India will now be unable to contrast its pro-Western stance (even if unenthusiastic and half-hearted), and commitment (even if weak) to QUAD, with the former Pakistani PM Imran Khan’s harsh anti-Western and pro-China/Russia rhetoric.
If Delhi could previously persuade the US to settle for something over nothing, such a contextual comparison opportunity will now weaken.
This in turn means that India will have to step up its game and avoid creating too drastic of a value gap in relation to the US-Pakistan relationship.
The current context naturally incentivizes India to compete with Pakistan for favorable positioning vis-à-vis Washington.
The Biden administration must take note of this changing dynamic and use this valuable leverage to a good effect.
And indeed, there are signs that this is exactly what is now happening: with Biden/Blinken’s one-two-punch in pressing PM Modi on energy reliance/fuel purchases from Russia, and comments around India’s human rights problems (an issue that somehow wasn’t on the mind of the Secretary of State for the past couple of months).

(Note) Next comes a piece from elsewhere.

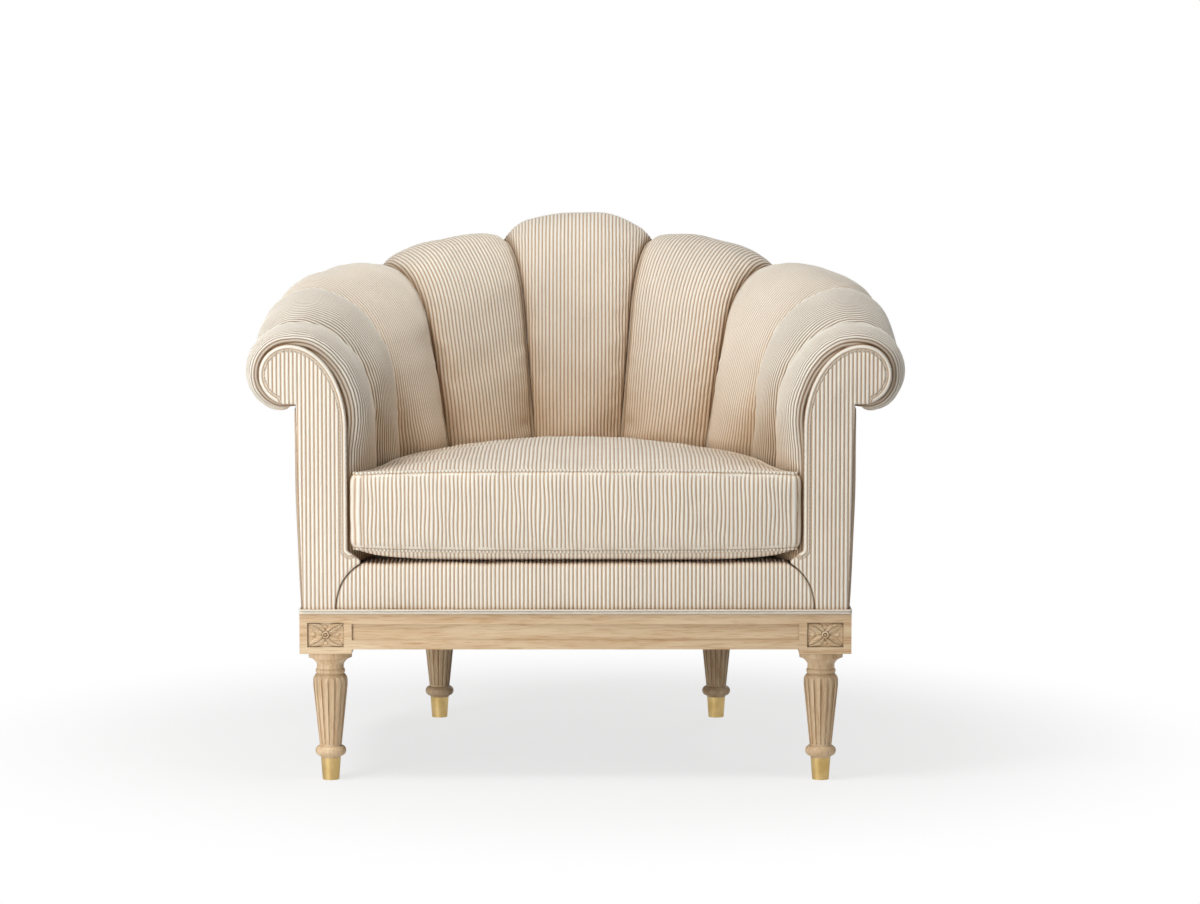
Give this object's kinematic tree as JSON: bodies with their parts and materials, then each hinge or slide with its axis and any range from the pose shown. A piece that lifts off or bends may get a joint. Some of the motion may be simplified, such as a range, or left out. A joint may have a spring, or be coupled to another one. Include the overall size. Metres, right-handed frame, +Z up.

This is indeed the correct approach to take (and there are early signs of success - India cancelled the purchase of 48 Russian Mi-17 Helicopters - ostensibly to boost domestic production. But the timing would surely not be merely coincidental) - but a short-term pressure must still be paired with a longer-term strategy to reduce India’s reliance on Russian military tech (and what better time to do this than when Russian weapons are experiencing daily embarrassments in Ukraine).
If Washington wants a stronger and a more reliable ally against both China and Russia, it must do everything to remove the natural bottlenecks that prevent this from happening right now.
The US must urgently replace Russia as the primary military partner and supplier - that is the quickest route to achieve a more assertive (and pro-US) foreign policy posture from India.